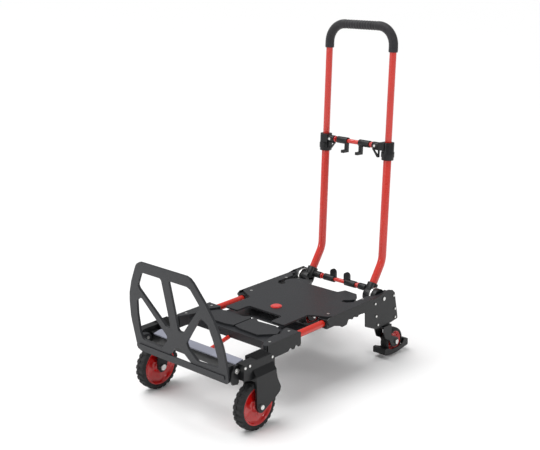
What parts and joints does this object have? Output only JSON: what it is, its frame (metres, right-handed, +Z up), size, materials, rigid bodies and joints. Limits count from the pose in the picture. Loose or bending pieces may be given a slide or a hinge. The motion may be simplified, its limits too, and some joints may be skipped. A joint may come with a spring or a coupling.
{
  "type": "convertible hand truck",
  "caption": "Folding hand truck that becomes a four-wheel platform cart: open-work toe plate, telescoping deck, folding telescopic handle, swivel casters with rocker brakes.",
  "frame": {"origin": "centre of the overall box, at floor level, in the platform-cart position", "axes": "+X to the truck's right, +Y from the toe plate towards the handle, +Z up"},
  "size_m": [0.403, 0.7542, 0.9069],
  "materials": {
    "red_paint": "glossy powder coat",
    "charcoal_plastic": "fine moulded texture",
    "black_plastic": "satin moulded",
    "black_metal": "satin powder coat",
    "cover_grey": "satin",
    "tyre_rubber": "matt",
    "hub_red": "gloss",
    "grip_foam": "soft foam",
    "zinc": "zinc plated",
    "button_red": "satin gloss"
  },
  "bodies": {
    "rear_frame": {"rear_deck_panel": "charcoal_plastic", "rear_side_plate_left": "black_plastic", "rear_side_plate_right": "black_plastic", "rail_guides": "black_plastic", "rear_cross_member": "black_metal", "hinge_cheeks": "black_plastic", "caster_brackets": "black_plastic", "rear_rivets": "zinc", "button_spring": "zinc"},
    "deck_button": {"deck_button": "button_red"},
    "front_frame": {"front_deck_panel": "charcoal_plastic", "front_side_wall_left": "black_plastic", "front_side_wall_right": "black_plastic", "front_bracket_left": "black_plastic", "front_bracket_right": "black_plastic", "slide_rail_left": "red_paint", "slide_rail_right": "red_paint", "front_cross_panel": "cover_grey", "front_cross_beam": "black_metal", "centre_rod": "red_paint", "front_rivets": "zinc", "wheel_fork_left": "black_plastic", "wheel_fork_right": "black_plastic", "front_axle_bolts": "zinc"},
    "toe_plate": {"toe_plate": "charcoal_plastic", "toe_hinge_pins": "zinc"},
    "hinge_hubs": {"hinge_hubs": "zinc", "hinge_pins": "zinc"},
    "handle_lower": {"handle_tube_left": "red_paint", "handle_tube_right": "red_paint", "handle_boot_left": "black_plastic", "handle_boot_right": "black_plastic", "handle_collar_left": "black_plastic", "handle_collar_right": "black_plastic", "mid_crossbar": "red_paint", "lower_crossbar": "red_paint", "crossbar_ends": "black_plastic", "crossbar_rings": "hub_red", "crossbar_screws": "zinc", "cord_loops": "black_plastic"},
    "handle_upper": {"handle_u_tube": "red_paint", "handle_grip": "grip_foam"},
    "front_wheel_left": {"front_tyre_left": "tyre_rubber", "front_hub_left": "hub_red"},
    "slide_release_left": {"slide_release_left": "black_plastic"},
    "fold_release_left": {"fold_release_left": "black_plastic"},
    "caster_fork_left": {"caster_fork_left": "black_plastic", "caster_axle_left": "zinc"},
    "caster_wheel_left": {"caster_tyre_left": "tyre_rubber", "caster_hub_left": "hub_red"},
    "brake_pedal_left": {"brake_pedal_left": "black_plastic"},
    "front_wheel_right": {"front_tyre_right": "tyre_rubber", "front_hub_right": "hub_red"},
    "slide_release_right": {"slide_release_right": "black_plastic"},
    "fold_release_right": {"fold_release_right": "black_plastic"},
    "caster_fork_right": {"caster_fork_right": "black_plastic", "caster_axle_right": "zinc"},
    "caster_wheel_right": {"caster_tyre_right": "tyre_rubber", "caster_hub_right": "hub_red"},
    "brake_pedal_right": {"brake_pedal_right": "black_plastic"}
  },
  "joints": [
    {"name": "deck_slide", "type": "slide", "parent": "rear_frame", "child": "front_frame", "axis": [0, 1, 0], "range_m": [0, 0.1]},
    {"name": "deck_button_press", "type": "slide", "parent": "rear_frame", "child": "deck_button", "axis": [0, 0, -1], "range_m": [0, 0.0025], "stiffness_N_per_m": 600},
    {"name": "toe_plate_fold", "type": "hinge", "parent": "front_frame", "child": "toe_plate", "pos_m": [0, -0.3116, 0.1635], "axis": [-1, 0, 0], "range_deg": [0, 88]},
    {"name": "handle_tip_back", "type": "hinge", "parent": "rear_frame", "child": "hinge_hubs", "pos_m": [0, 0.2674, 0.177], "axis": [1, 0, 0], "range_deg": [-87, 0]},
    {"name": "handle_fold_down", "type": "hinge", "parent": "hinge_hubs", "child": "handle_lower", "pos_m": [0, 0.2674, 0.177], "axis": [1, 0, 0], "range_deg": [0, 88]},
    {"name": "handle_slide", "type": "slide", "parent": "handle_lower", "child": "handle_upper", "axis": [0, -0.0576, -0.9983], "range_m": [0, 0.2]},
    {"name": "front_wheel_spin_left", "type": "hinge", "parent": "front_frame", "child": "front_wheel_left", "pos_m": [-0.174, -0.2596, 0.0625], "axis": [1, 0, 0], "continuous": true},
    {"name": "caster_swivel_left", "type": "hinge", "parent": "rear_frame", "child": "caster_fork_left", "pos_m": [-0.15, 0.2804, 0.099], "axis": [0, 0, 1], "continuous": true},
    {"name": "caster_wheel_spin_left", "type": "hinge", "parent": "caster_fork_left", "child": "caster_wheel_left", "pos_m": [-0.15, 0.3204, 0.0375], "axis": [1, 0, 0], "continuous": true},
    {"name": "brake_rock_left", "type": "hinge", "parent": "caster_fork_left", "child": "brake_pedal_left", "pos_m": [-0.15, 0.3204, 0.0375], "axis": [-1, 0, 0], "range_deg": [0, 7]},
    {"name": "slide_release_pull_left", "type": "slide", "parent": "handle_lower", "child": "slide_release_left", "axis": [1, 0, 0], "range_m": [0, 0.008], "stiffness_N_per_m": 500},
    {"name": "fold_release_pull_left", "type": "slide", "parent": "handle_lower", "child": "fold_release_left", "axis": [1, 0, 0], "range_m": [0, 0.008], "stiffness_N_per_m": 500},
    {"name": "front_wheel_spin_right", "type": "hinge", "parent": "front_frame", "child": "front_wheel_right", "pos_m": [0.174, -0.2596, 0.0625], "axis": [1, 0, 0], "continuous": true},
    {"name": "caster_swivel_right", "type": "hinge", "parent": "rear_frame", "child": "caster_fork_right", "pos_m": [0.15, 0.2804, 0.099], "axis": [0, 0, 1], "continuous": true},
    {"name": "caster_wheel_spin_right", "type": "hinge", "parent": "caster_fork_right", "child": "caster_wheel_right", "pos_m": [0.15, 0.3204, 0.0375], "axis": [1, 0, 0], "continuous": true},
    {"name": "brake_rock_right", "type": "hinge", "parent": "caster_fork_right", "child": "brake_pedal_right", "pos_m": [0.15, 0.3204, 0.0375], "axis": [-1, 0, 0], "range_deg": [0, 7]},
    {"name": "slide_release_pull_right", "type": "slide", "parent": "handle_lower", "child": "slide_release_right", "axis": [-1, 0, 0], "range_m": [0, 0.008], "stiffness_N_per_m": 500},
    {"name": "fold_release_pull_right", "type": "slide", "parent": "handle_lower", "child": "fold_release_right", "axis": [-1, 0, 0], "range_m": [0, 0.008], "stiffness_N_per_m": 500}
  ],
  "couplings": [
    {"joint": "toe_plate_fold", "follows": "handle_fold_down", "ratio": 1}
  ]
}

**********

Written exercise: Extract all of the data exactly as written.

Full answer:
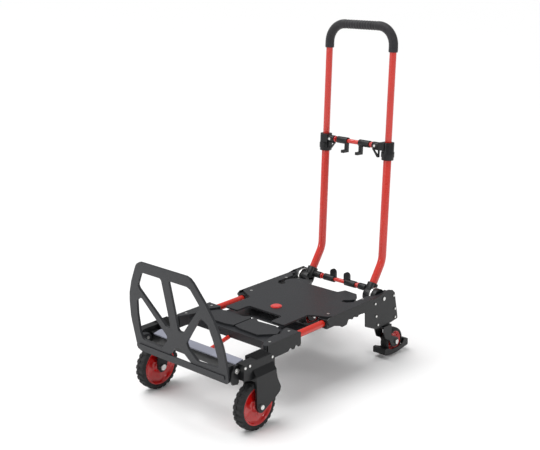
What parts and joints does this object have? Output only JSON: what it is, its frame (metres, right-handed, +Z up), size, materials, rigid bodies and joints. Limits count from the pose in the picture. Loose or bending pieces may be given a slide or a hinge. The motion may be simplified, its limits too, and some joints may be skipped. A joint may come with a spring or a coupling.
{
  "type": "convertible hand truck",
  "caption": "Folding hand truck that becomes a four-wheel platform cart: open-work toe plate, telescoping deck, folding telescopic handle, swivel casters with rocker brakes.",
  "frame": {"origin": "centre of the overall box, at floor level, in the platform-cart position", "axes": "+X to the truck's right, +Y from the toe plate towards the handle, +Z up"},
  "size_m": [0.403, 0.7542, 0.9069],
  "materials": {
    "red_paint": "glossy powder coat",
    "charcoal_plastic": "fine moulded texture",
    "black_plastic": "satin moulded",
    "black_metal": "satin powder coat",
    "cover_grey": "satin",
    "tyre_rubber": "matt",
    "hub_red": "gloss",
    "grip_foam": "soft foam",
    "zinc": "zinc plated",
    "button_red": "satin gloss"
  },
  "bodies": {
    "rear_frame": {"rear_deck_panel": "charcoal_plastic", "rear_side_plate_left": "black_plastic", "rear_side_plate_right": "black_plastic", "rail_guides": "black_plastic", "rear_cross_member": "black_metal", "hinge_cheeks": "black_plastic", "caster_brackets": "black_plastic", "rear_rivets": "zinc", "button_spring": "zinc"},
    "deck_button": {"deck_button": "button_red"},
    "front_frame": {"front_deck_panel": "charcoal_plastic", "front_side_wall_left": "black_plastic", "front_side_wall_right": "black_plastic", "front_bracket_left": "black_plastic", "front_bracket_right": "black_plastic", "slide_rail_left": "red_paint", "slide_rail_right": "red_paint", "front_cross_panel": "cover_grey", "front_cross_beam": "black_metal", "centre_rod": "red_paint", "front_rivets": "zinc", "wheel_fork_left": "black_plastic", "wheel_fork_right": "black_plastic", "front_axle_bolts": "zinc"},
    "toe_plate": {"toe_plate": "charcoal_plastic", "toe_hinge_pins": "zinc"},
    "hinge_hubs": {"hinge_hubs": "zinc", "hinge_pins": "zinc"},
    "handle_lower": {"handle_tube_left": "red_paint", "handle_tube_right": "red_paint", "handle_boot_left": "black_plastic", "handle_boot_right": "black_plastic", "handle_collar_left": "black_plastic", "handle_collar_right": "black_plastic", "mid_crossbar": "red_paint", "lower_crossbar": "red_paint", "crossbar_ends": "black_plastic", "crossbar_rings": "hub_red", "crossbar_screws": "zinc", "cord_loops": "black_plastic"},
    "handle_upper": {"handle_u_tube": "red_paint", "handle_grip": "grip_foam"},
    "front_wheel_left": {"front_tyre_left": "tyre_rubber", "front_hub_left": "hub_red"},
    "slide_release_left": {"slide_release_left": "black_plastic"},
    "fold_release_left": {"fold_release_left": "black_plastic"},
    "caster_fork_left": {"caster_fork_left": "black_plastic", "caster_axle_left": "zinc"},
    "caster_wheel_left": {"caster_tyre_left": "tyre_rubber", "caster_hub_left": "hub_red"},
    "brake_pedal_left": {"brake_pedal_left": "black_plastic"},
    "front_wheel_right": {"front_tyre_right": "tyre_rubber", "front_hub_right": "hub_red"},
    "slide_release_right": {"slide_release_right": "black_plastic"},
    "fold_release_right": {"fold_release_right": "black_plastic"},
    "caster_fork_right": {"caster_fork_right": "black_plastic", "caster_axle_right": "zinc"},
    "caster_wheel_right": {"caster_tyre_right": "tyre_rubber", "caster_hub_right": "hub_red"},
    "brake_pedal_right": {"brake_pedal_right": "black_plastic"}
  },
  "joints": [
    {"name": "deck_slide", "type": "slide", "parent": "rear_frame", "child": "front_frame", "axis": [0, 1, 0], "range_m": [0, 0.1]},
    {"name": "deck_button_press", "type": "slide", "parent": "rear_frame", "child": "deck_button", "axis": [0, 0, -1], "range_m": [0, 0.0025], "stiffness_N_per_m": 600},
    {"name": "toe_plate_fold", "type": "hinge", "parent": "front_frame", "child": "toe_plate", "pos_m": [0, -0.3116, 0.1635], "axis": [-1, 0, 0], "range_deg": [0, 88]},
    {"name": "handle_tip_back", "type": "hinge", "parent": "rear_frame", "child": "hinge_hubs", "pos_m": [0, 0.2674, 0.177], "axis": [1, 0, 0], "range_deg": [-87, 0]},
    {"name": "handle_fold_down", "type": "hinge", "parent": "hinge_hubs", "child": "handle_lower", "pos_m": [0, 0.2674, 0.177], "axis": [1, 0, 0], "range_deg": [0, 88]},
    {"name": "handle_slide", "type": "slide", "parent": "handle_lower", "child": "handle_upper", "axis": [0, -0.0576, -0.9983], "range_m": [0, 0.2]},
    {"name": "front_wheel_spin_left", "type": "hinge", "parent": "front_frame", "child": "front_wheel_left", "pos_m": [-0.174, -0.2596, 0.0625], "axis": [1, 0, 0], "continuous": true},
    {"name": "caster_swivel_left", "type": "hinge", "parent": "rear_frame", "child": "caster_fork_left", "pos_m": [-0.15, 0.2804, 0.099], "axis": [0, 0, 1], "continuous": true},
    {"name": "caster_wheel_spin_left", "type": "hinge", "parent": "caster_fork_left", "child": "caster_wheel_left", "pos_m": [-0.15, 0.3204, 0.0375], "axis": [1, 0, 0], "continuous": true},
    {"name": "brake_rock_left", "type": "hinge", "parent": "caster_fork_left", "child": "brake_pedal_left", "pos_m": [-0.15, 0.3204, 0.0375], "axis": [-1, 0, 0], "range_deg": [0, 7]},
    {"name": "slide_release_pull_left", "type": "slide", "parent": "handle_lower", "child": "slide_release_left", "axis": [1, 0, 0], "range_m": [0, 0.008], "stiffness_N_per_m": 500},
    {"name": "fold_release_pull_left", "type": "slide", "parent": "handle_lower", "child": "fold_release_left", "axis": [1, 0, 0], "range_m": [0, 0.008], "stiffness_N_per_m": 500},
    {"name": "front_wheel_spin_right", "type": "hinge", "parent": "front_frame", "child": "front_wheel_right", "pos_m": [0.174, -0.2596, 0.0625], "axis": [1, 0, 0], "continuous": true},
    {"name": "caster_swivel_right", "type": "hinge", "parent": "rear_frame", "child": "caster_fork_right", "pos_m": [0.15, 0.2804, 0.099], "axis": [0, 0, 1], "continuous": true},
    {"name": "caster_wheel_spin_right", "type": "hinge", "parent": "caster_fork_right", "child": "caster_wheel_right", "pos_m": [0.15, 0.3204, 0.0375], "axis": [1, 0, 0], "continuous": true},
    {"name": "brake_rock_right", "type": "hinge", "parent": "caster_fork_right", "child": "brake_pedal_right", "pos_m": [0.15, 0.3204, 0.0375], "axis": [-1, 0, 0], "range_deg": [0, 7]},
    {"name": "slide_release_pull_right", "type": "slide", "parent": "handle_lower", "child": "slide_release_right", "axis": [-1, 0, 0], "range_m": [0, 0.008], "stiffness_N_per_m": 500},
    {"name": "fold_release_pull_right", "type": "slide", "parent": "handle_lower", "child": "fold_release_right", "axis": [-1, 0, 0], "range_m": [0, 0.008], "stiffness_N_per_m": 500}
  ],
  "couplings": [
    {"joint": "toe_plate_fold", "follows": "handle_fold_down", "ratio": 1}
  ]
}